Inc. 500 CEOs share their biggest sales mistakes

Anyone who has lost a customer knows the meaning of the word humbled. Sales mistakes are embarrassing, costly, and humorous only in hindsight. But they sure are instructive, and growing companies make them all the time. We asked CEOs from our Inc. 500 list of the fastest-growing private U.S. companies to share the sales techniques they've learned to avoid.

* * *

1. Don't follow through. It's easy to become complacent and tell yourself you've got the business locked up. An admittedly cocky attitude toward a top client cost Aurora Pucciarello, CEO of Max Distribution, a $5.5-million logistics company in Dallas. She had a lucrative three-year contract, and to renew it she needed only to return the client's request for a proposal. "We were told to just fill out the same numbers as before. We thought, 'Great, we've got them in our pocket.' We put the proposal on the filing cabinet -- and forgot about it."

Only a phone call from the client let Pucciarello know she'd missed the proposal deadline -- and lost the business. She cried that day. "The client was 10% of our sales, and all we had to do was fill in this form." Max Distribution won the account back -- six years later. That gave the company plenty of time to overhaul its bid-proposal system.

* * *

2. Bad-mouth the customer. A few years back Paul Lyon couldn't understand why he wasn't selling more of his novelty gifts to a particular chain. "I unloaded on the buyer's boss at a trade show," recalls Lyon, the owner and former top sales dog at $9.4-million Lyon Design, in Salt Lake City. "I lost my temper." The buyer in question was reprimanded -- and retaliated by cutting off Lyon Design for "a good six months." Five years later that chain is Lyon Design's best customer, "but it was a long hard road to get the business back."

* * *

3. Sell when you shouldn't. In the start-up days, it's perfectly logical for a CEO to double as chief salesperson. But once a company takes off, it makes less sense to play sales rep. For Jim Genstein, it makes no sense at all. Genstein is CEO of In-a-Flash, a $2.6-million direct-mail company in Pittsburgh that sells educational flash cards. "I'm not allowed to talk to customers, because I don't have the time to be warm and fuzzy," he says.
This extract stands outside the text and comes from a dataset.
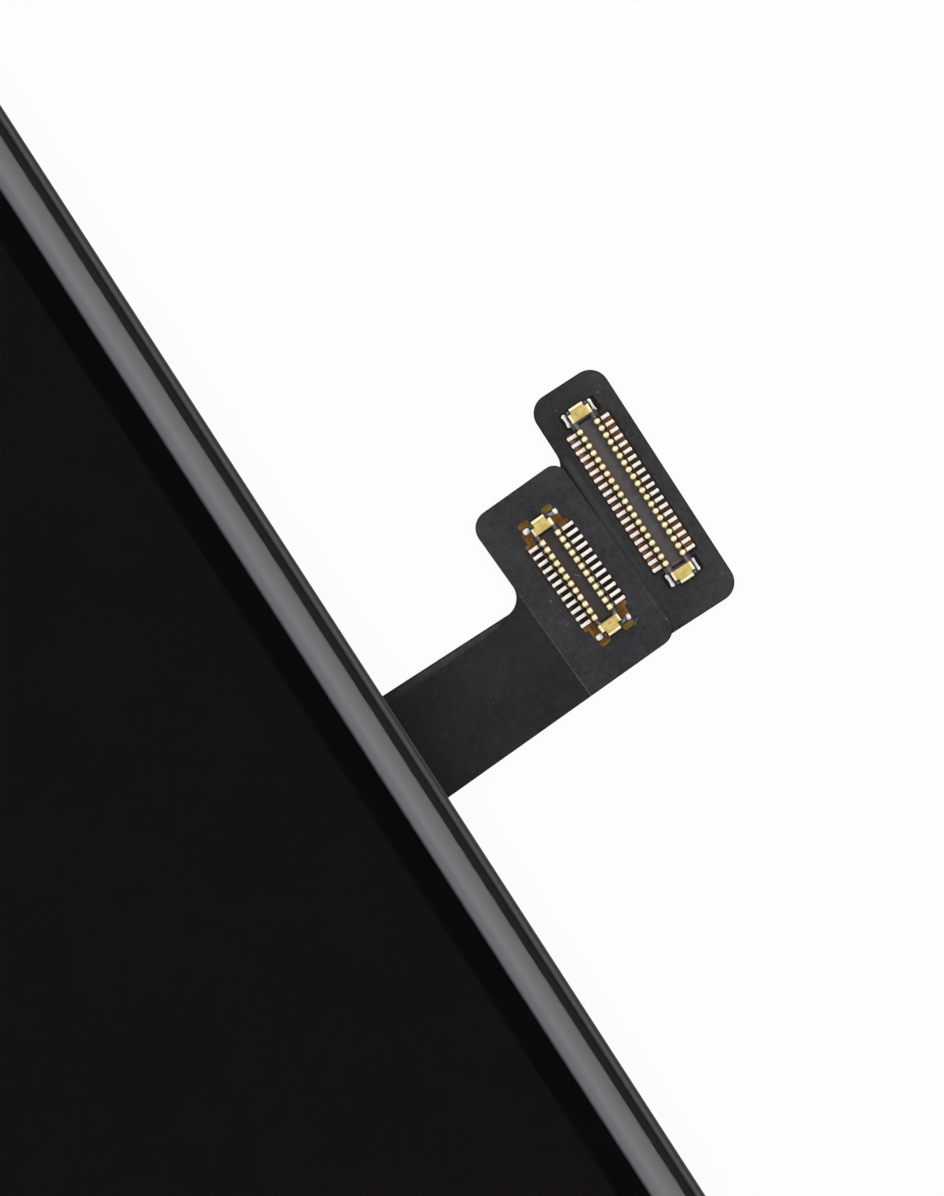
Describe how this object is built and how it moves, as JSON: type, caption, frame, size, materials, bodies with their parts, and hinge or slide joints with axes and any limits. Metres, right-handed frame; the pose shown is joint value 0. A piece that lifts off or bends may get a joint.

When Genstein takes a customer phone call, all he hears is the clock ticking. "Some people will talk forever before making a choice about a $35 purchase. I'll get to my boiling point and say, 'Sorry, I have to say good-bye now' -- which is why my employees don't let me on the phone."

* * *

4. Don't listen. You know your niche. But making the sale might depend on your willingness to let your customers teach you a thing or two. "I tend to talk without listening, and big companies want you to listen first," says Jeff Hopmayer, CEO of Original American Scones, in Oak Park, Ill., which last year sold $5.9 million worth of baked goods.

At first, the more Hopmayer pushed his agenda with the big companies he approached, the slower things went. "One company spent $187,000 on focus groups to tell me it was OK to sell my scones," he says. "That drove me nuts." Hopmayer didn't win the orders until, he says, "I realized that by listening I could make improvements and make more sales."

* * *

5. Assume you know what customers want. Millard Choate, CEO of Choate Construction, in Marietta, Ga., generally finds that his company's speed is a strong selling point. But one potential customer was unimpressed. "We showed this company slides of buildings we'd done in a short period of time. Normally, that's how we get jobs." (Choate Construction's sales have grown from $17 million to $136 million in five years.) Choate was shocked when his proposal was rejected. "They said our company was more powerful than what they wanted. They wanted to go at a sleepier pace." That would have been fine had Choate known. "We could have gone slow," he says. "The lesson I took out of it was, Read your client as much as you can."